The Swiss group will pay $1.2bn to the US Department of Justice and Commodities Futures Trading Commission, and £160m to the UK’s Financial Services Authority. The bank will also disgorge SFr59m in profits to Finma, the Swiss regulator.

    As part of the settlement, UBS’s Japanese unit agreed to enter a plea of one count of wire fraud related to the rigging of various rates, including yen Libor.

    In March 2011, UBS became the first bank to disclose it was under investigation for attempted manipulation of the London Interbank Offered Rate, which is used to price more than $350tn in contracts worldwide.

    The deal announced on Wednesday makes UBS the second bank to settle in the long-running scandal. In June, Barclays agreed to pay £290m to US and UK regulators over its role in the Libor scandal. The resulting furore cost Barclays its chief executive and chairman, and sparked wholesale reform of the way Libor is set.

    The UK penalty levied on UBS is the largest in the history of the FSA and more than double the £59m paid by Barclays.

    Sergio Ermotti, UBS chief executive, said the bank had taken action to strengthen controls.

    “We deeply regret this inappropriate and unethical behaviour. No amount of profit is more important than the reputation of this firm, and we are committed to doing business with integrity,” he said.

    UBS expects the fines to contribute to a net loss of between SFr2bn and SFr2.5bn in the fourth quarter.

    Like Barclays, UBS has admitted to two kinds of manipulation. It admitted that traders tried to move the Libor rate up and down to make money on derivatives, and that it understated its reported borrowing rates during the financial crisis to make the bank appear stronger.

    The FSA settlement portrays pervasive and persistent efforts to manipulate rates lasting from 2005 to 2010. It says at least 45 traders, managers and senior managers were involved in, or aware of, the attempts and that investigators found at least 2,000 requests for improper submissions.

    The misbehaviour spanned three continents and was widely discussed on group emails and in internal chat forums, the FSA said. Compliance failed to pick it up, despite making five audits of this part of the bank during the period.

    UBS traders also “colluded with interdealer brokers in co-ordinated attempts to influence” Japanese yen Libor submissions made by other banks, and the bank made “corrupt brokerage payments” to reward brokers who participated in the manipulation scheme, the FSA said.

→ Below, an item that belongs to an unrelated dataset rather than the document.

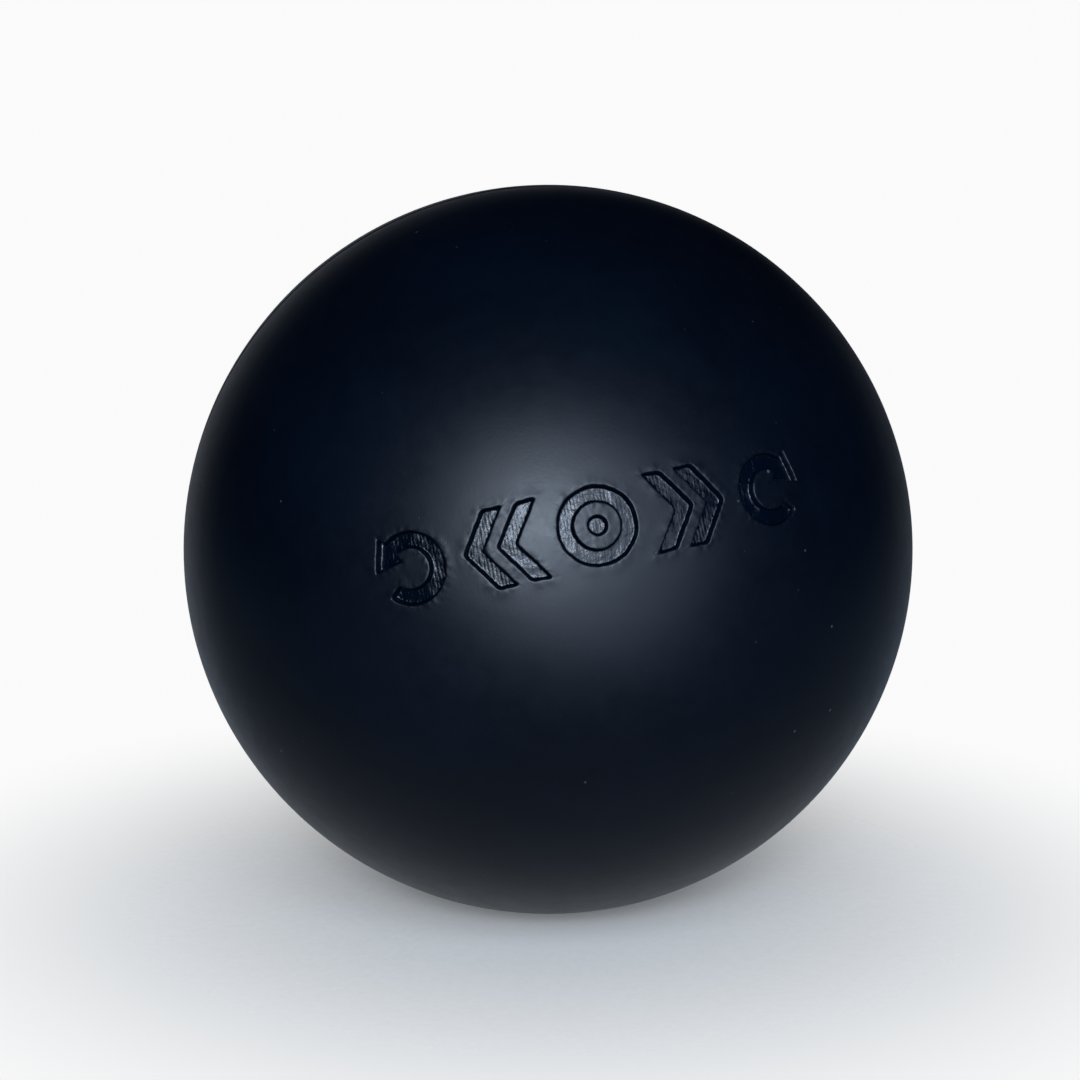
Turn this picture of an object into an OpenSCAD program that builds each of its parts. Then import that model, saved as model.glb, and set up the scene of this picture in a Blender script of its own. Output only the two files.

    This marks the first time that brokers have been accused of taking payments to help with manipulation. Brokers Icap and RP Martin have previously acknowledged suspending employees in connection with the probe.

    The FSA decision notice said four UBS traders had made more than 1,000 requests to 11 employees at six interdealer brokers.

    Finma, meanwhile, found that UBS traders “made numerous requests asking bank employees responsible for submitting interest rates to submit higher or lower values” between 2006 and 2010, in an effort to “influence submissions in such a way as to benefit UBS proprietary trading positions”.

    The Swiss watchdog also found that some UBS managers had urged employees to submit rates that would “positively influence the perception of UBS’s creditworthiness” between 2007 and 2008. It said numerous employees and a limited number of managers were involved.

    The Libor probe has drawn in more than a dozen banks on three continents. Last week, three men, including a former UBS trader, were arrested in the UK and bailed without charge pending further investigation. Several former UBS employees have been notified by the FSA that they are personally under investigation.

    Wednesday’s settlement caps a tumultuous few months for Switzerland’s largest bank and its relatively new leadership team of Sergio Ermotti, chief executive, and Axel Weber, chairman.

    In November, UBS was fined £29.7m by the FSA for control failures that allowed rogue trader Kweku Adoboli to take positions that cost the bank $2.3bn in 2011 and Oswald Grübel, then chief executive, his job.

    The previous month, UBS announced a SFr2.2bn third-quarter loss as Mr Ermotti unveiled a plan to cut its investment banking operations in half. He said UBS would shed 10,000 jobs and refocus on its more lucrative wealth management operations.